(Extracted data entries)
################

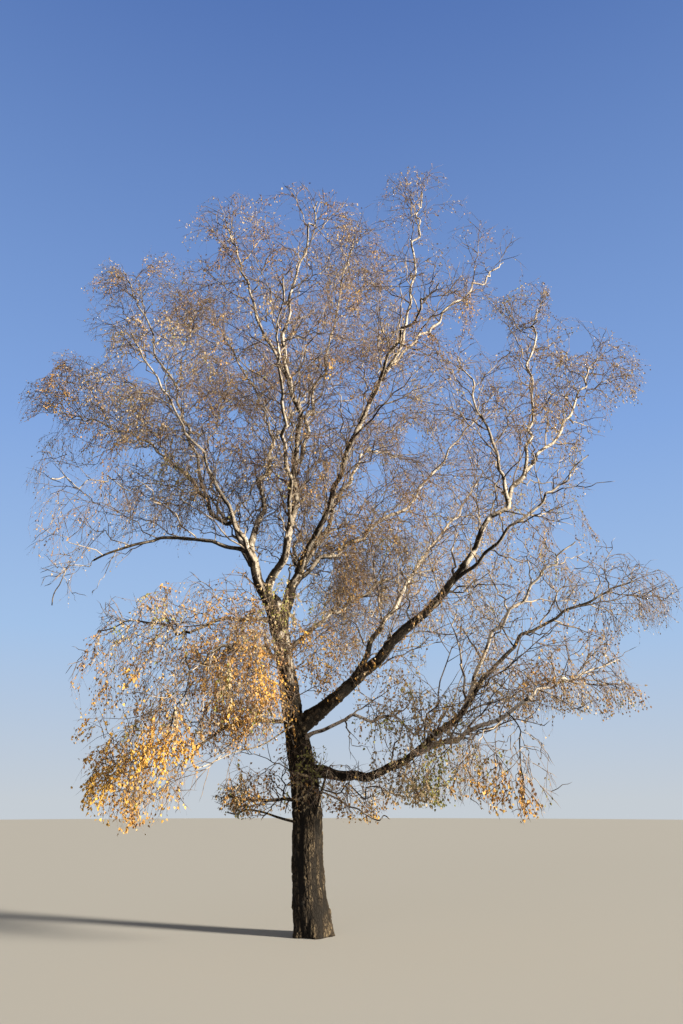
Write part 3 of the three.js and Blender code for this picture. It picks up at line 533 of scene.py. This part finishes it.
def sprout(parents, rate, first, last):
    """Where shoots leave their parents: host, share of the way along it, and turn by the golden angle."""
    count = np.floor(parents.length * rate + RANDOM.uniform(size=len(parents.length))).astype(int)
    host = np.repeat(np.arange(len(count)), count)
    number = np.arange(len(host)) - np.repeat(np.cumsum(count) - count, count)
    share = first + (last - first) * (number + 0.5 + RANDOM.uniform(-0.4, 0.4, len(host))) / count[host]
    start = RANDOM.uniform(0, 6.3, len(count))
    return host, share, GOLDEN_ANGLE * number + start[host]


def grow_boughlets(limbs, stems):
    """Boughlets off the stems by the golden angle, wide at the foot and narrow at the end, off limbs and trunk."""
    rows = []

    def add(root, heading, angle, start, radius, far, hang):
        """Notes a set of shoots, with the turn at which the first of them leaves."""
        turn = GOLDEN_ANGLE * np.arange(len(root)) + start
        rows.append([root, heading, *(np.full(len(root), value) for value in (angle, turn, radius, far, hang))])

    for index, stem in enumerate(stems):
        shares = np.linspace(0, 1, 51)
        inside = np.linalg.norm((stem.point(shares) - MIDDLES[index]) / REACHES[index], axis=1) < 1.15
        entry = max(0.1, shares[np.argmax(inside)] - 0.3)
        count = int(STEM_BOUGHLETS * np.clip(DENSITIES[index], 1, 2))
        rise = (np.arange(count) + 0.5) / count
        share = entry + (0.96 - entry) * rise
        add(stem.point(share), stem.heading(share), 0.85 * (FOOT_SPREAD + (END_SPREAD - FOOT_SPREAD) * rise),
            6.3 * chance(17 * index + 3, 4), np.minimum(0.012, 0.6 * stem.radius(share)),
            1.2 * REACHES[index].mean() * RANDOM.uniform(0.7, 1.1, count), -0.15)
    for limb in limbs.values():
        first = 0.4 if limb.radii[0] > 0.07 else 0.15
        count = int((0.97 - first) * limb.length / BOUGH_SHOOT_STEP)
        share = first + (0.97 - first) * (np.arange(count) + 0.5) / count
        add(limb.point(share), limb.heading(share), RANDOM.uniform(0.45, 1.0, count),
            6.3 * chance(limb.seed, 8), np.minimum(0.018, 0.5 * limb.radius(share)) * RANDOM.uniform(0.6, 1, count),
            RANDOM.uniform(0.6, 1.7, count), -0.2)
    for name, (first, last, count) in FRINGES.items():
        share = np.linspace(first, last, count)
        add(limbs[name].point(share), limbs[name].heading(share), RANDOM.uniform(0.9, 1.3, count),
            0, 0.008, RANDOM.uniform(0.6, 1.1, count), 0.9)
    share = np.linspace(0.36, 0.98, TRUNK_SHOOTS)
    add(trunk_point(share), np.tile(UP, (TRUNK_SHOOTS, 1)), RANDOM.uniform(0.9, 1.4, TRUNK_SHOOTS),
        0, 0.009, RANDOM.uniform(0.7, 1.2, TRUNK_SHOOTS), -0.15)
    roots, ahead, spread, turn, thick, reach, hang = (np.concatenate(column) for column in zip(*rows))
    direction = leave(ahead, spread, turn, hang)
    mass = np.argmin(mass_shares(roots + direction * (0.8 * reach)[:, None]), axis=0)
    sag = np.where(hang > 0, 0.3, 0.14 * DROOPS[mass] - 0.08)
    return grown(roots, direction, reach, sag, 9, 0.024, thick, 0.35 * thick, mass, 0.7)


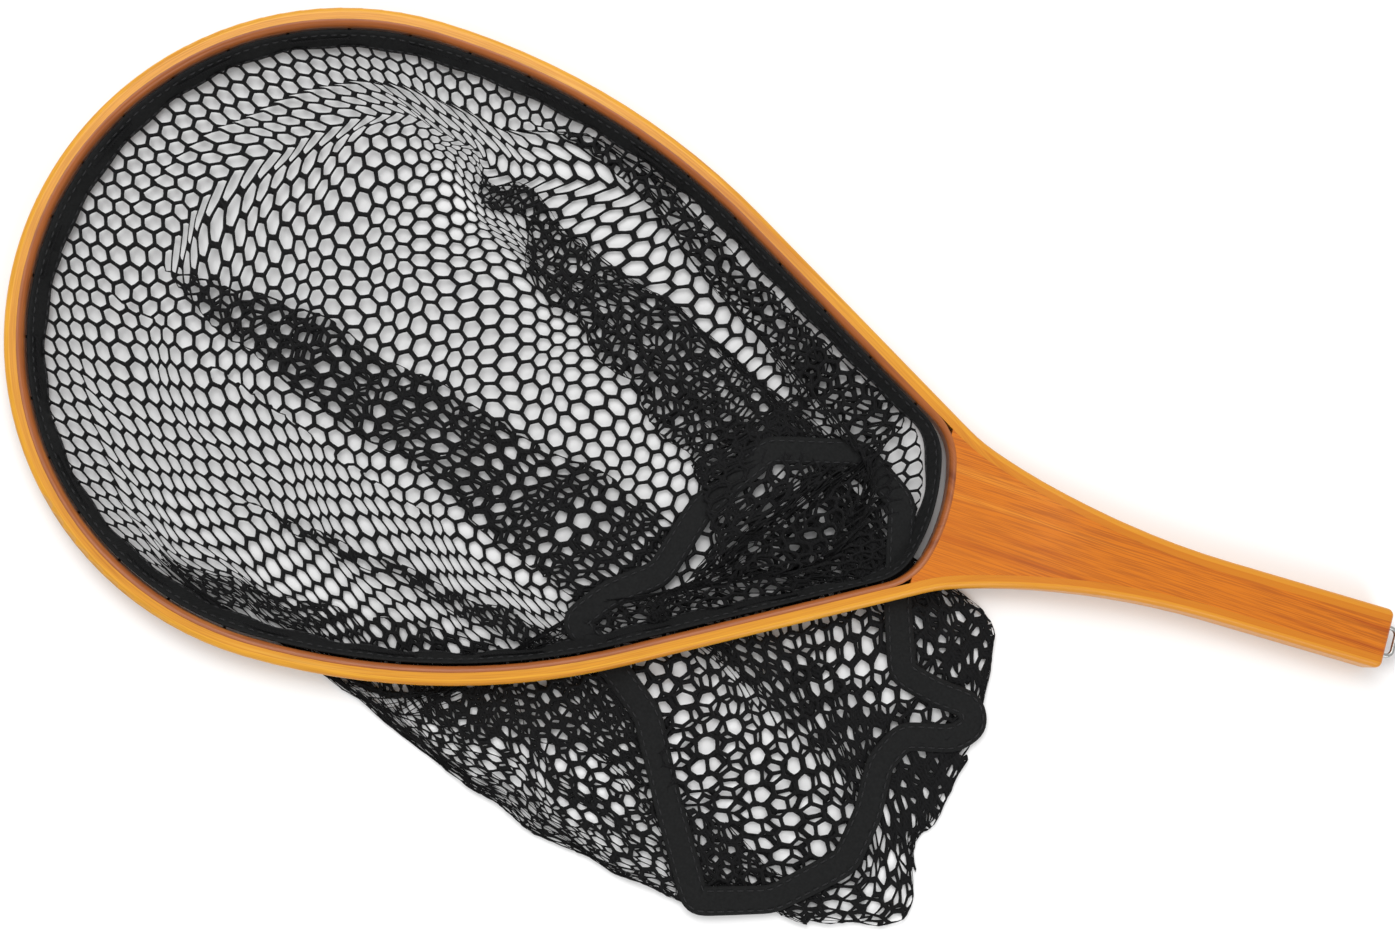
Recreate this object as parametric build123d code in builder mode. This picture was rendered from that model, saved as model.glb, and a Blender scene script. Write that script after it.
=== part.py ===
from build123d import *
import os
from math import atan, atan2, cos, degrees, radians, sin, sqrt

# A wooden landing net lying on a flat surface, its bag dragged out under the near side of the hoop.
# The plan is laid out along the handle: x is 0 at the hoop's widest place and grows towards the
# butt, and y is 0 on the handle's axis. Millimetres and degrees.

# Hoop and handle, as seen from above
hoop_width = 290.0  # over the outer faces
handle_width = 26.8
handle_straight = 76.34  # the straight end of the handle, up to the butt
side_radius = 320.0  # the hoop's long sides
side_angle = 29.75  # how far the sides turn in before they run straight
neck_radius = 77.5  # where the hoop turns into the handle
neck_angle = 18.2
grip_radius = 357.0
corner_radius = 27.0  # the opening's two corners beside the yoke
corner_end_angle = 75.0
yoke_radius = 82.0
ply = 2.8  # thickness of each bent strip of wood
butt_corner = 3.0
core_tip = 0.6  # width of the core's feathered tips beside the yoke

# Hoop and handle, as seen from the side
handle_thickness = 18.0
hoop_height = 12.0
swell_gap = 2.9  # from the neck's end to where the hoop's height starts to grow
swell_length = 60.0  # over which it grows into the handle's thickness
edge_round = 2.4

# Lacing
lacing_holes = 36
lacing_margin = 9.2  # from the last holes to where the opening's corners start
cord_diameter = 1.4
cord_clearance = 0.15
run_radius = 80.0  # halfway along each outer run that follows a curve
groove_side_gap = 0.6  # between the cord and each side of its groove
knot_diameter = 3.6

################

Exercise aim: From the first line of the data through the line with "rows.append([root, heading, *(np.full(len(root), value)", quote each line exactly and add nothing else.

Result:
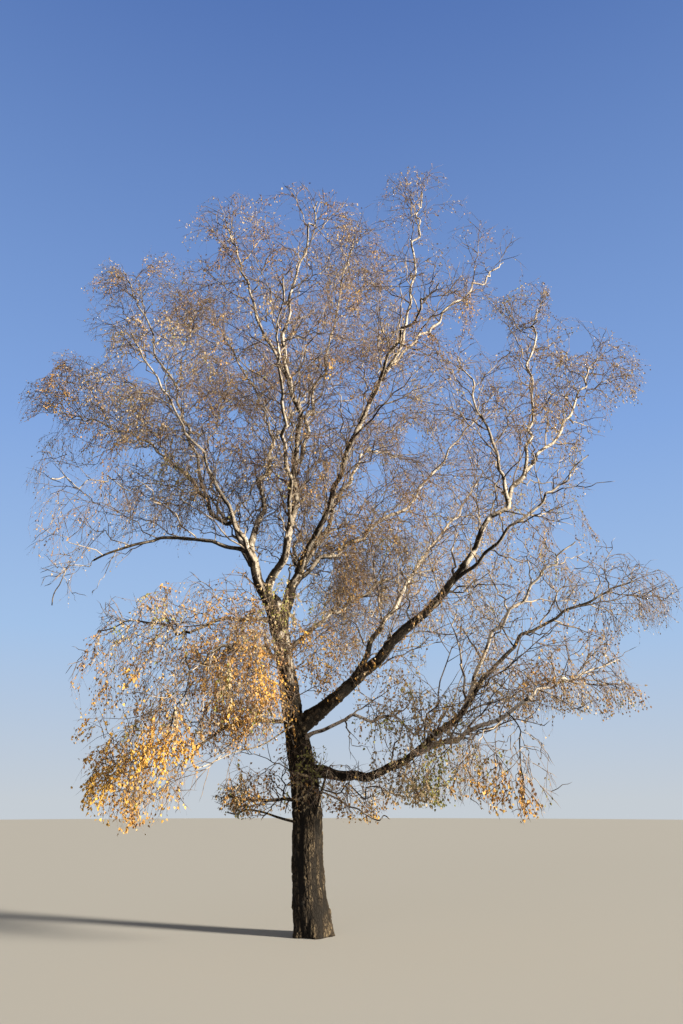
Write part 3 of the three.js and Blender code for this picture. It picks up at line 533 of scene.py. This part finishes it.
def sprout(parents, rate, first, last):
    """Where shoots leave their parents: host, share of the way along it, and turn by the golden angle."""
    count = np.floor(parents.length * rate + RANDOM.uniform(size=len(parents.length))).astype(int)
    host = np.repeat(np.arange(len(count)), count)
    number = np.arange(len(host)) - np.repeat(np.cumsum(count) - count, count)
    share = first + (last - first) * (number + 0.5 + RANDOM.uniform(-0.4, 0.4, len(host))) / count[host]
    start = RANDOM.uniform(0, 6.3, len(count))
    return host, share, GOLDEN_ANGLE * number + start[host]


def grow_boughlets(limbs, stems):
    """Boughlets off the stems by the golden angle, wide at the foot and narrow at the end, off limbs and trunk."""
    rows = []

    def add(root, heading, angle, start, radius, far, hang):
        """Notes a set of shoots, with the turn at which the first of them leaves."""
        turn = GOLDEN_ANGLE * np.arange(len(root)) + start
        rows.append([root, heading, *(np.full(len(root), value) for value in (angle, turn, radius, far, hang))])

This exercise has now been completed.